Picks of the month: the best design events of November

With news of a second national lockdown, it’s a month of virtual events from design festivals to “paint with fonts” classes.

Online festival: Design Manchester

The annual Manchester-based festival is “going global, while staying local” this year, with commissions targeting the current (not inconsiderable) industry challenges. While events will be held online, the celebration of design has partnered with international groups from Berlin to Barcelona. There’s the Go Global, Stay Local workshop online interactive experience, held via Patrick Thomas and Jonathan Auch’s Open Collab platform. Scale-up Sessions is a series of events for SMEs and start-ups, which opens with the appropriately-named event: “Pandemic stations: WTF do we do now?” It’s not all panic though. At MODA-FAD, Design Manchester and the British Council are partnering with Barcelona Design Week on a project which invites 40 students from Spain and the UK to develop design and fashion projects “that focus on gender perspective”.

Design Manchester takes place 12–16 November. For more information, visit the website.


Pop-up museum: Belfast Design Week

Last year’s Belfast Design Week

Another festival that has pivoted to virtual, Belfast Design Festival is taking its 2020 theme of “Environment” online this year. All the events are free, and cover sectors including User Experience (UX), branding as well as video game design. One of the most exciting elements is the Pop Up Design Museum which will be opening its “virtual doors” at the start of the festival. Designers in and around Belfast will be contributing “some very special pieces” around this year’s theme. These remain under wraps (though promise to touch on areas of interest such as the political environment and urban design) and will be available to view digitally on the website.

Belfast Design Week takes place 2–8 November. For more information, visit the website.


Digital exhibition: Global Grad Show 2020

Fabien Roy’s Robust Nest

Global Grad Show will reveal 100 grad projects in a digital exhibition format, as part of Dubai Design Week. It will be fully-curated event: you will be able to interact directly with the graduates, and check out their prototypes and research material. The event also aims to display design trends and there will be a “global heat map” which shows where ideas and issues are “trending” across the world. While the projects are all under wraps, expect to see projects which address health and environmental issues.

Global Grad Show goes live 9 November. For more information about the platform, visit the website.

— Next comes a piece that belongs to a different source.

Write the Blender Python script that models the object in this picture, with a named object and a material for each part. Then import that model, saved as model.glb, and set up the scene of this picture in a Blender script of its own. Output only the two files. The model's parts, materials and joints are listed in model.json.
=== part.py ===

Creative workshops: Type Tasting classes

Type Tasting’s Sarah Hyndman is back with another series of interactive workshops exploring the world of typography. Building off the summer’s events, these Zoom events take an eclectic approach to the world of fonts. There’s a class about the writing found on chocolate packaging (including the opportunity to build your own letterforms) as well as the chance to “create your own sonic alphabet” in a session that explores how sound inspires an alphabet. The first event, “urban letter safari”, will teach people how to draw their own fonts as they learn about their origins.

Tickets start at £5 and more information can be found here.


Online symposium: Design with the Living 2020

Ecologic Studio

“Can designing with living systems be the change we need in the context of today’s current environmental and ecological challenges?” That’s the question London’s Design Museum is asking, with the return of its annual symposium about biodesign. It explores how this area of design can develop across global regions and meet the demands of an ever-changing world. There are four sessions to address this, including one that “sees nature as a partner, rather than a resource” and one that asks what we can learn from plant systems. It is co-organised by the British Council, Design & Living Systems Lab (Central Saint Martins UAL), and the Bio ID Lab (Bartlett School of Architecture, UCL).

It takes place 5–6 November and tickets are available online.


Tradeshow: Decorex online

 

For the first time in its history, the Decorex tradeshow is going virtual. Visitors will be able to all the collections online, which would normally be displayed at a four-day event in London. Highlights include “handmade steam-bent wooden furniture” from Angus Ross as well as “sinuous sculptural ceramics” from Katherine Staples. You will be also able to book appointments with the creatives behind the projects.

Decorex online takes place 17–19 November. For more information, visit the website.


Book: Decorative Art 1960s and Decorative Art 1950s, by Taschen

Drawn from the Decorative Art Studio Yearbook, these two new releases highlight the “most memorable designs” from two transformative decades: the 1950s and 60s. From the “post-war rebuilding” in the 1950s to the later “florid excesses of the hippie era”, these titles show how societal trends (such as the explosion in suburban living as well as material innovations such as latex) shaped design, from textiles to furniture to interiors and graphics.

The books are available in November, published by Taschen.